McGinnis has built a dark and dangerous fantasy world but she reveals few details of this world to readers, leaving them with an experience that is confusing much of the time. It’s a fantasy world that revolves around the sea but this is no mermaid or siren story (thank goodness). It’s a story of The Given. Tradition dictates that every 17 years, the daughter born of The Given will become pregnant, deliver a daughter, then succumb to the call of the sea. And by succumb I mean dance (literally, dance) her way into the ocean and allow herself to drown. Upholding this tradition ensures that the Kingdom of Stille will never again be destroyed by a wave. Khosa is the current Given. Her mother was determined to put a stop to this vicious cycle. She vowed that her daughter would not be given to the sea. Because of her efforts (which you’ll need to read to discover), Khosa is cursed. She cannot bear the touch of another. She is physically unable to endure another human’s skin coming in contact with her own. Getting pregnant would be pretty tough without touch, amiright? Which mean the only way for Khosa to fulfill her destiny is by force. Yep. Rape. A fantasy that explores rape culture? Wow. Mindy McGinnis, you rock. That sounds like enough of a plot to be going on with, right? Not for McGinnis. Khosa’s story is just one POV/plot line. Another POV is Vincent, Prince of Stille. He has no desire to be King but he has plenty of (unrequited) desire for Khosa. He’s left with a vow to protect her from would-be impregnators but what will her unfulfilled destiny mean for his kingdom? A third POV is Dara. She and her brother, Donil, are the last of their kind - the (literally) spotted and fierce, Indiri. When their people were destroyed, they were taken in by the Queen of Stille - much to the people of Stille’s dismay. Vincent was raised with Dara and Donil so their relationship is one of siblings but now Vincent and Dara’s feelings are much more, er, complicated. And, it turns out, Donil is the only person whose touch does not repel Khosa so . . . The fourth and final POV seems to come out of nowhere. It’s the POV of Witt, the leader of the Pietra, enemy of Stille. It is clear from his POV that the Pietra are planning war. Witt’s POV does make sense in the end (and what an end it is!). Dara’s POV is the one I have trouble with. I think the story could do without it. My guess is that it will become more important as the series continues.

Although I really liked this one and appreciated its darkness and originality, not everyone will.

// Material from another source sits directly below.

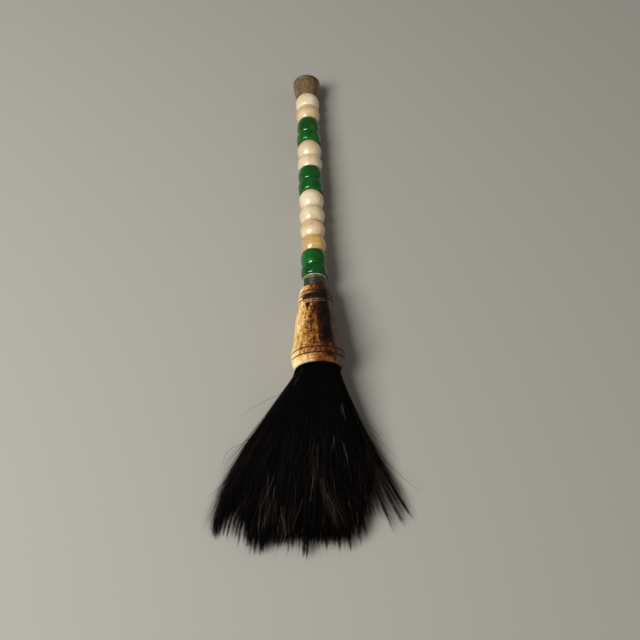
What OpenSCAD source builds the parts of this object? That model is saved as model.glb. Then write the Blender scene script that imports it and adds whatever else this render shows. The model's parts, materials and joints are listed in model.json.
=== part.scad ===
// Calligraphy brush with a beaded handle. A turned bell-shaped ferrule holds a fanned tuft of
// black hair, and fourteen beads turn loosely on a rod between the neck collar and the end cap.
// The brush lies on the plane z = 0, resting on the ferrule's belly, the cap's rim and the hair.
// The hair points towards -Y, the handle towards +Y, and the origin is under the middle.
//
// Turned pieces are drawn upright in the brush's own axis, with the ferrule's mouth at height 0
// and the handle above it, and lay_down() then lays them on the plane.

/* [Beads] */
// Usual diameter of a cream bead
cream_d = 14.3; // [12.5:0.1:15]
// Usual length of a cream bead along the rod
cream_len = 9.8; // [9:0.1:11]
// Radius of the arc of a cream bead's side
cream_arc_r = 8; // [7:0.5:14]
// Usual diameter of a green bead
green_d = 14.3; // [12.5:0.1:15]
// Usual length of a green bead along the rod
green_len = 8.2; // [7:0.1:10]
// Radius of the arc of a green bead's side
green_arc_r = 13; // [7:0.5:16]
// Gap left between neighbouring beads, so that each one turns on its own
bead_gap = 0.1; // [0.05:0.05:0.3]
// Rounding at each end of a bead's hole
bead_hole_rounding = 0.5; // [0.3:0.1:0.8]

/* [Rod] */
// Diameter of the rod inside the handle
rod_d = 4; // [3:0.1:5]
// Radial clearance between a bead's hole and the rod
rod_clearance = 0.05; // [0.02:0.01:0.1]

/* [Ferrule] */
// Length of the ferrule, from its mouth to its neck
ferrule_len = 46.3; // [44:0.1:52]
// Diameter over the belly, the widest ring of the ferrule
belly_d = 27.6; // [25:0.2:30]
// Inside diameter of the socket that holds the hair
socket_d = 21; // [19:0.5:22]
// Depth of the socket
socket_depth = 26; // [24:1:30]
// Depth of the turned grooves
groove_depth = 0.35; // [0.2:0.05:0.5]
// Height of the two raised lines
line_height = 0.25; // [0.1:0.05:0.4]

/* [Neck collar] */
// Diameter of the neck collar
collar_d = 12; // [11:0.1:13]
// Length of the neck collar
collar_len = 5.9; // [4:0.1:7]
// Diameter of the pale ring above the collar
rim_d = 12.4; // [11.5:0.1:13]
// Thickness of the pale ring above the collar
rim_len = 0.8; // [0.6:0.1:1.2]

/* [End cap] */
// Length of the end cap
cap_len = 12.9; // [10:0.1:14]
// Diameter of the cap where it meets the first bead
cap_small_d = 12.6; // [12:0.1:14]
// Diameter of the cap's rim
cap_rim_d = 16.5; // [15:0.1:18]
// Depth of the rod's hole in the cap
cap_hole_depth = 8; // [6:0.5:9]

/* [Hair] */
// Length of the longest hair beyond the ferrule's mouth
hair_len = 90; // [80:1:100]
// Reach of the fan to the left of the brush's axis, at the tips
hair_left = 53.5; // [45:0.5:60]
// Reach of the fan to the right of the brush's axis, at the tips
hair_right = 46; // [35:0.5:50]
// Thickness of the fan at its tips
hair_tip_thickness = 7; // [5:0.5:12]
// Length of the hair's root inside the socket
root_len = 20; // [16:1:22]

/* [Hidden] */
$fn = 96;
slip = 0.05; // clearance between the hair's root and the pieces round it
rod_r = rod_d / 2;
bore_r = rod_r + rod_clearance;
socket_r = socket_d / 2;
belly_r = belly_d / 2;

// The beads in order from the end cap, C for cream and G for green
bead_order = "CCGGCCGGCCCCGG";
bead_count = len(bead_order);
// The stones are cut by hand: how much longer and wider each is than usual, in the same order
bead_longer = [-1.1, -0.4, 2.2, -1.3, 0.9, -1.4, 0.8, -0.7, 0.6, 0, 0.1, -0.4, 1.3, -2.1];
bead_wider = [0.2, 0, -0.6, 0.2, 0, 0.2, -0.1, 0.2, 0, 0.1, -0.3, 0, 0.1, 0.4];

function is_cream(i) = bead_order[i] == "C";
function bead_len(i) = (is_cream(i) ? cream_len : green_len) + bead_longer[i];
function bead_d(i) = (is_cream(i) ? cream_d : green_d) + bead_wider[i];
// How many beads of this one's colour there are up to and including it
function colour_number(i) = len([for (k = [0:i]) if (bead_order[k] == bead_order[i]) k]);
function bead_name(i) = str(is_cream(i) ? "cream_bead_" : "green_bead_", colour_number(i));
// Length of the stack of beads nearer to the ferrule than bead i
function stack_below(i) = i >= bead_count - 1 ? 0 : bead_len(i + 1) + stack_below(i + 1);

// Heights along the brush's axis, from the ferrule's mouth
rim_z = ferrule_len + collar_len;
beads_z = rim_z + rim_len;
cap_z = beads_z + bead_len(0) + stack_below(0);
cap_end_z = cap_z + cap_len;
rod_start_z = socket_depth - 4;
rod_end_z = cap_z + cap_hole_depth;

// The ferrule's outline, [height / length, radius / belly radius], from the mouth to the neck
bell = [
    [0.000, 0.850], [0.014, 0.908], [0.042, 0.953], [0.085, 0.986], [0.119, 1.000], [0.140, 1.000],
    [0.184, 0.994], [0.216, 0.975], [0.248, 0.942], [0.287, 0.906], [0.335, 0.884], [0.430, 0.855],
    [0.529, 0.821], [0.620, 0.780], [0.700, 0.736], [0.790, 0.683], [0.851, 0.663], [0.900, 0.639],
    [0.940, 0.609], [0.970, 0.569], [0.989, 0.522], [1.000, 0.467]
];
belly_z = 0.140 * ferrule_len; // the end of the belly's flat ring nearer to the handle
groove_z = [0.093, 0.160, 0.795, 0.852, 0.900, 0.982] * ferrule_len;
line_z = [0.746, 0.772] * ferrule_len;
collar_groove_z = [0.2, 0.45, 0.7] * collar_len;
cap_ring_z = cap_len - 1.7; // from the cap's smaller end
cap_rounding = 0.7;

// How the brush lies: its axis dips towards the cap, so that belly and cap rim both touch z = 0
cap_contact_z = cap_end_z - cap_rounding;
tilt = atan((belly_d - cap_rim_d) / 2 / (cap_contact_z - belly_z));
mouth_h = belly_r * cos(tilt) + belly_z * sin(tilt);
centre_x = (hair_left - hair_right) / 2;
centre_y = (hair_len - cap_end_z * cos(tilt)) / 2;

// The hair's outline: control points of the left edge, the middle and the right edge of the fan,
// [reach beyond the mouth, offset from the axis]
root_r = socket_r - slip;
left_edge = [[0, -root_r], [22, -26], [56, -52.5], [hair_len - 9, -hair_left]];
fan_middle = [[0, 0], [28, -2], [60, -6], [hair_len, -8]];
right_edge = [[0, root_r], [25, 19], [50, 29], [hair_len - 13.5, hair_right]];
// The root, [height above the mouth, radius], with a waist for the binding
binding_z = [9.5, 13.5];
waist_r = root_r - 1;
root_rings = [
    [root_len, root_r], [binding_z[1] + 0.5, root_r], [binding_z[1], waist_r],
    [binding_z[0], waist_r], [binding_z[0] - 0.5, root_r], [1, root_r]
];
hair_sides = 32;
hair_steps = 16;

function bead_names() = [for (i = [0:bead_count - 1]) bead_name(i)];

// Lays a piece drawn upright along the brush's axis on the plane
module lay_down() {
    translate([centre_x, centre_y, mouth_h]) rotate([-90 - tilt, 0, 0]) children();
}

// Radius of the bell at a height above the mouth
function bell_r(z) = lookup(z / ferrule_len, bell) * belly_r;

// Points along the bulged side of a bead, from its lower end to its upper end
function bead_side(r, arc_r, half) =
    let (end_angle = asin(half / arc_r), steps = 14)
    [for (k = [0:steps]) let (a = end_angle * (2 * k / steps - 1))
        [r - arc_r + arc_r * cos(a), arc_r * sin(a)]];

module bead(i) {
    long = bead_len(i);
    r = bead_d(i) / 2;
    arc_r = is_cream(i) ? cream_arc_r : green_arc_r;
    half = (long - bead_gap) / 2;
    color(is_cream(i) ? "antiquewhite" : "darkgreen")
    lay_down() translate([0, 0, beads_z + stack_below(i) + long / 2]) rotate_extrude()
    difference() {
        polygon(concat([[bore_r, -half]], bead_side(r, arc_r, half), [[bore_r, half]]));
        // rounded mouths of the hole
        for (side = [-1, 1]) translate([bore_r, side * half]) circle(bead_hole_rounding);
    }
}

module core_rod() {
    color("burlywood")
    lay_down() translate([0, 0, rod_start_z]) cylinder(h = rod_end_z - rod_start_z, r = rod_r);
}

// The cap's side swells a little between its smaller end and its rim
module end_cap() {
    small_r = cap_small_d / 2;
    rim_r = cap_rim_d / 2;
    color("saddlebrown")
    lay_down() translate([0, 0, cap_z]) rotate_extrude() difference() {
        polygon([
            [0, bead_gap], [small_r - 0.3, bead_gap], [small_r, bead_gap + 0.3],
            [small_r + 0.95, 0.25 * cap_len], [small_r + 1.6, 0.5 * cap_len],
            [rim_r - 0.1, 0.75 * cap_len], [rim_r, cap_ring_z], [rim_r, cap_len - cap_rounding],
            [rim_r - 0.25, cap_len - 0.25], [rim_r - cap_rounding, cap_len], [0, cap_len]
        ]);
        translate([rim_r, cap_ring_z - 0.1]) circle(groove_depth);
        translate([-1, -1]) square([1 + rod_r, 1 + cap_hole_depth]);
    }
}

module collar_rim() {
    color("darkkhaki")
    lay_down() translate([0, 0, rim_z]) rotate_extrude() translate([rod_r, 0]) {
        square([rim_d / 2 - rod_r - rim_len / 2, rim_len - bead_gap]);
        translate([rim_d / 2 - rod_r - rim_len / 2, (rim_len - bead_gap) / 2])
        circle((rim_len - bead_gap) / 2);
    }
}

module neck_collar() {
    color("dimgray")
    lay_down() translate([0, 0, ferrule_len]) rotate_extrude() difference() {
        translate([rod_r, 0]) square([collar_d / 2 - rod_r, collar_len]);
        for (z = collar_groove_z) translate([collar_d / 2, z]) circle(groove_depth);
    }
}

module ferrule() {
    color("peru")
    lay_down() rotate_extrude() difference() {
        union() {
            polygon(concat(
                [[rod_r, ferrule_len], [rod_r, 0.8], [socket_r, 0.8], [socket_r + 0.35, 0.2]],
                [for (p = bell) [p[1] * belly_r, p[0] * ferrule_len]]
            ));
            for (z = line_z) translate([bell_r(z), z]) circle(line_height);
        }
        for (z = groove_z) translate([bell_r(z), z]) circle(groove_depth);
        translate([0, -1]) square([socket_r, 1 + socket_depth]);
    }
}

module root_resin() {
    color("goldenrod")
    lay_down() translate([0, 0, root_len + slip]) difference() {
        cylinder(h = socket_depth - root_len - slip, r = socket_r);
        translate([0, 0, rod_start_z - root_len - slip]) cylinder(h = socket_depth, r = rod_r);
    }
}

// Turns of thread side by side round the waist of the hair's root
module root_binding() {
    turns = 5;
    pitch = (binding_z[1] - binding_z[0] - 2 * slip) / turns;
    thread_r = pitch / 2;
    band_r = waist_r + slip;
    color("firebrick")
    lay_down() translate([0, 0, binding_z[0] + slip]) rotate_extrude() {
        translate([band_r, 0]) square([thread_r, turns * pitch]);
        for (t = [0:turns - 1]) translate([band_r + thread_r, (t + 0.5) * pitch]) circle(thread_r);
    }
}

function bezier(p, t) =
    pow(1 - t, 3) * p[0] + 3 * pow(1 - t, 2) * t * p[1] + 3 * (1 - t) * t * t * p[2] + pow(t, 3) * p[3];
// Blends the left, middle and right control point k across the fan, u from -1 to 1
function across(k, u) =
    fan_middle[k] + u * (right_edge[k] - left_edge[k]) / 2
    + u * u * ((right_edge[k] + left_edge[k]) / 2 - fan_middle[k]);
// Heights of the four control points of the hair at (u, w) of the round root, w from -1 to 1
function hair_heights(u, w) =
    let (dome = w + sqrt(max(0, 1 - u * u)))
    [mouth_h + root_r * w, 12.5 + 11.5 * w - 4 * u * u, 8.5 * dome, hair_tip_thickness / 2 * dome];
// A point of the tuft's skin, on the plane's own axes, at angle a and a share t of the hair's length
function skin_point(a, t) =
    let (u = cos(a), w = sin(a))
    let (plan = bezier([for (k = [0:3]) k == 0 ? [0, root_r * u] : across(k, u)], t))
    [centre_x + plan[1], centre_y - plan[0], bezier(hair_heights(u, w), t)];
// A point of the root, laid down with the brush's axis
function root_point(a, z, r) = [
    centre_x + r * cos(a),
    centre_y + z * cos(tilt) + r * sin(a) * sin(tilt),
    mouth_h - z * sin(tilt) + r * sin(a) * cos(tilt)
];

module hair_tuft() {
    rings = concat(
        [for (ring = root_rings) [for (k = [0:hair_sides - 1])
            root_point(k * 360 / hair_sides, ring[0], ring[1])]],
        [for (s = [0:hair_steps]) [for (k = [0:hair_sides - 1])
            skin_point(k * 360 / hair_sides, s / hair_steps)]]
    );
    last = len(rings) - 1;
    tip_middle = (rings[last][hair_sides / 4] + rings[last][hair_sides * 3 / 4]) / 2;
    points = concat([for (ring = rings) each ring], [tip_middle]);
    sides = [for (j = [0:last - 1]) for (k = [0:hair_sides - 1])
        let (a = j * hair_sides + k, b = j * hair_sides + (k + 1) % hair_sides)
        each [[a, a + hair_sides, b + hair_sides], [a, b + hair_sides, b]]];
    root_face = [[for (k = [0:hair_sides - 1]) k]];
    tip_faces = [for (k = [0:hair_sides - 1])
        [last * hair_sides + (k + 1) % hair_sides, last * hair_sides + k, len(points) - 1]];
    color([0.09, 0.08, 0.08])
    polyhedron(points, concat(sides, root_face, tip_faces), convexity = 4);
}

core_rod();
end_cap();
for (i = [0:bead_count - 1]) bead(i);
collar_rim();
neck_collar();
ferrule();
root_resin();
root_binding();
hair_tuft();
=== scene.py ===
"""Looks of the beaded calligraphy brush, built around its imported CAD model.

A turned piece is drawn in the brush's own axis, in millimetres: a height above the ferrule's mouth,
a radius, and an angle that is 0 towards the brush's right side (+X) and a quarter turn on its top.
Hair is drawn in millimetres as reach beyond the mouth, offset from the axis and height above the
plane that the brush lies on. Blender's objects are in metres, in the frame of the CAD model.
"""

import json
import math

import bpy
import numpy as np
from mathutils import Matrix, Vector, noise


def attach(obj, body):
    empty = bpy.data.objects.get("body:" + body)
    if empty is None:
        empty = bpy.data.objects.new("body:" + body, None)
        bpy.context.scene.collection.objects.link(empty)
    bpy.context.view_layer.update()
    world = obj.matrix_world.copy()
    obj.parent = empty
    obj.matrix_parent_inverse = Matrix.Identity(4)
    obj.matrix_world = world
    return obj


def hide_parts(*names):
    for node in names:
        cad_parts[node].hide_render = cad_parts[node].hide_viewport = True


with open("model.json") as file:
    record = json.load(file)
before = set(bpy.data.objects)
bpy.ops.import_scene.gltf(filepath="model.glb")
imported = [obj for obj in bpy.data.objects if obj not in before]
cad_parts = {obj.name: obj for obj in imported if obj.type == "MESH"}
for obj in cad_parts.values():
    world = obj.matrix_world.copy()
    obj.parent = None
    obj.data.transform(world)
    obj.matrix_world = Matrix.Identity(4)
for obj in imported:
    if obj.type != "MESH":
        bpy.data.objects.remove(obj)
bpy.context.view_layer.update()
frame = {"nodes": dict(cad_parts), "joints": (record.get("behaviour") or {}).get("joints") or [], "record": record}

MM = 0.001
joint_of = {joint["child"]: joint for joint in frame["joints"]}
mount_of = {mount["name"]: mount for mount in frame["record"]["mounts"]}

# ---- the brush's own axis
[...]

If you’re a reader who loves fantasy and is looking for something a little different, give Given to the Sea a try. If you’re confused for the first few chapters, don’t give up. The confusion works itself out as the story progresses. As for the audio, I ended up enjoying it (especially the four separate narrators) but I think I would have been less confused at the beginning of the story if I had been reading it as opposed to listening to it. I’ll definitely read the sequel.